I felt so alone. Every night I cried myself to sleep internally screaming at God. I wept from shame and from hurt. I felt abandoned by God and alone in the world.
But slowly in the silence left by my crippled brain I began to know the comfort of my Father, He who says He will never leave and will never forsake.
During my time of recovery I drew closer and closer to God.
And this is where the lessons I had read in Do Hard Things began to really impact my life.
I continued to have constant migraines for the next two and a half years, but I also learned to live to the glory of God and not to my own glory.
I went on to complete several Advanced Placement classes and a year of college early all the while doing sports and leading multiple clubs at my high school. It was hard but I knew for that time, my school was my mission field.
I learned who I am as I drew closer to God and as I submitted to His call to live a life for Him, a life viewed as radical by our world – a hard life.
My concussion left me secure in who I am as a child of God but also scared because the girl I had been was gone and I did not remember her. I knew my family missed the girl I was before my concussion; I knew my personality had changed.
But, though I mourned the loss of myself, I praised God because I knew Him. And I learned there is no greater gift than the privilege to know my Maker and call Him Father.
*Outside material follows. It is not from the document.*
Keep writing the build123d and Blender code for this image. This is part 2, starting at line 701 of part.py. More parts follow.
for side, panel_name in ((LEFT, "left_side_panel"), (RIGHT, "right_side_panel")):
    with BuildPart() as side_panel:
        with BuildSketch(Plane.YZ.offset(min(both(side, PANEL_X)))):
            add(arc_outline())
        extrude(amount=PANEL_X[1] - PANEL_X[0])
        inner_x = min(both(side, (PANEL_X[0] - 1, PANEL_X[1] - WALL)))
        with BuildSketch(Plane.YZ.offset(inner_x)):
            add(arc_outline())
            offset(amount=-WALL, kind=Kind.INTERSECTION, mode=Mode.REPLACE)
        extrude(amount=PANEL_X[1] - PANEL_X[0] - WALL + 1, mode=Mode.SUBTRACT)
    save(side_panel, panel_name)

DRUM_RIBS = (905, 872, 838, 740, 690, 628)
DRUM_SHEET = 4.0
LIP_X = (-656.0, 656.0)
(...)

The hardest thing I have learned – and am learning – is to trust God.
I am constantly being challenged to walk in faith. I turned down Ivy League schools. I chose to stay at
my state college. Because of that decision in faith I ended up involved in a politically active organization.
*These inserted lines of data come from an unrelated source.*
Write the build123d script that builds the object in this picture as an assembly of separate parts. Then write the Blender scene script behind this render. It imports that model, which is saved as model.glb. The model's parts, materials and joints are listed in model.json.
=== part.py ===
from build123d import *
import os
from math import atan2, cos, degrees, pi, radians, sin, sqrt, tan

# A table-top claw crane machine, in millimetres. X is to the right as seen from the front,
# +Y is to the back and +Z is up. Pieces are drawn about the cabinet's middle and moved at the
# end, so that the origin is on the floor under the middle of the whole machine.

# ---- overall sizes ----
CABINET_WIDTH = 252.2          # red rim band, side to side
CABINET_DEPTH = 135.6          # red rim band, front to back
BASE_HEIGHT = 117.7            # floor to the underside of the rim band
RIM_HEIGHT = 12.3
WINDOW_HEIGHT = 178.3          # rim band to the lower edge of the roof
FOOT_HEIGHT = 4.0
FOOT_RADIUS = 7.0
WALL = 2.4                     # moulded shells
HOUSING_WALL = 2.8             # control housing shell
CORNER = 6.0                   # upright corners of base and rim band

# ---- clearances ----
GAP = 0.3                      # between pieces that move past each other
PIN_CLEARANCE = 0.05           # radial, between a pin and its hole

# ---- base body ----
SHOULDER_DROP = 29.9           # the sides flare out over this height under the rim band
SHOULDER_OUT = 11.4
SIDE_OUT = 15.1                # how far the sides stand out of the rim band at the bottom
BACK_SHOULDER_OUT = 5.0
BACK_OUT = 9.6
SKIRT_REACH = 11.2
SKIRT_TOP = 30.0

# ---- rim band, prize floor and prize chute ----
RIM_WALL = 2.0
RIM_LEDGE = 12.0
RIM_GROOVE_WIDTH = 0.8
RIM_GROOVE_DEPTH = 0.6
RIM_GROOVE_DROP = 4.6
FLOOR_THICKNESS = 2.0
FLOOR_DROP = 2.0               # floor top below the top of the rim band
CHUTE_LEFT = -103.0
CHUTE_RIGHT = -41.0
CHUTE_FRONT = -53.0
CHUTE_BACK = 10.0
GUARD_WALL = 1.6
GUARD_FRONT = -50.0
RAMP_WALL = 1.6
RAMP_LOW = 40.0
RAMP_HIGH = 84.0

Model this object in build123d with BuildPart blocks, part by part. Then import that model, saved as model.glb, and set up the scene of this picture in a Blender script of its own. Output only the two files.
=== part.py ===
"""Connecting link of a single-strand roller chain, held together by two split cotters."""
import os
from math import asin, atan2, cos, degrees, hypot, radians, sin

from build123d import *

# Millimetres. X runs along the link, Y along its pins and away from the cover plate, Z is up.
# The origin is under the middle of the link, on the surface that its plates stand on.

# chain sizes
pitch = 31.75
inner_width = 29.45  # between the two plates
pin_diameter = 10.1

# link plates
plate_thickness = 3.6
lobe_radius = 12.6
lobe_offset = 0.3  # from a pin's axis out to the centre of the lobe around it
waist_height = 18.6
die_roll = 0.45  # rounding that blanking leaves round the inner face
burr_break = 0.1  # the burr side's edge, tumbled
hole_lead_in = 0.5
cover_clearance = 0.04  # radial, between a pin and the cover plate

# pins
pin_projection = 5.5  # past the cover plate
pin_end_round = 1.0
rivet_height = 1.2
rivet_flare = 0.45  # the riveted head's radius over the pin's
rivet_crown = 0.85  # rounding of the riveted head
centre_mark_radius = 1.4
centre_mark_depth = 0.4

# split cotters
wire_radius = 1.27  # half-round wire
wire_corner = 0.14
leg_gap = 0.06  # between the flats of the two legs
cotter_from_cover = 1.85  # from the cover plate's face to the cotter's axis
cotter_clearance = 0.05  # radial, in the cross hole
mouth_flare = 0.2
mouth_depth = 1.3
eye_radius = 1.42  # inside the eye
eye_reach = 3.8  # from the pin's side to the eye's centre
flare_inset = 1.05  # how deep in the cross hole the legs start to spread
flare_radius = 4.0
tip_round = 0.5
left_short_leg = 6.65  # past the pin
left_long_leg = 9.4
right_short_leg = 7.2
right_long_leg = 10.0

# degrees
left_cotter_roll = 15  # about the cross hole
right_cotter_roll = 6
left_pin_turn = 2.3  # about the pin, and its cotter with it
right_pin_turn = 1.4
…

Now, not yet a full year out from my complete recovery, I am a published author, I have become a political activist, I have lobbied on Capitol Hill and started to write my own blog.
A year ago I was just a girl who was unsure of who I wanted to be, convinced I would never do anything to make a difference in this world.
Now I don’t care whether I will or will not make a difference in the world. What I care about now is honoring my Father and living a life more like Jesus and less like me.
This was the hard thing I had to do – let go of how I defined myself and take hold of who I am in Christ.
He is going to do amazing things in me, even now though I have accomplished nothing He is changing me from the inside out and He has taken me down paths I never could have imagined.
It took me six years to learn it but I now know the hard thing about doing hard things is that you must let go of the limitations you set for yourself and hold on the hand of God as He leads you down the path He has for you.
So let go and step into who you are called to be – that is what doing hard things is all about. The glory of God.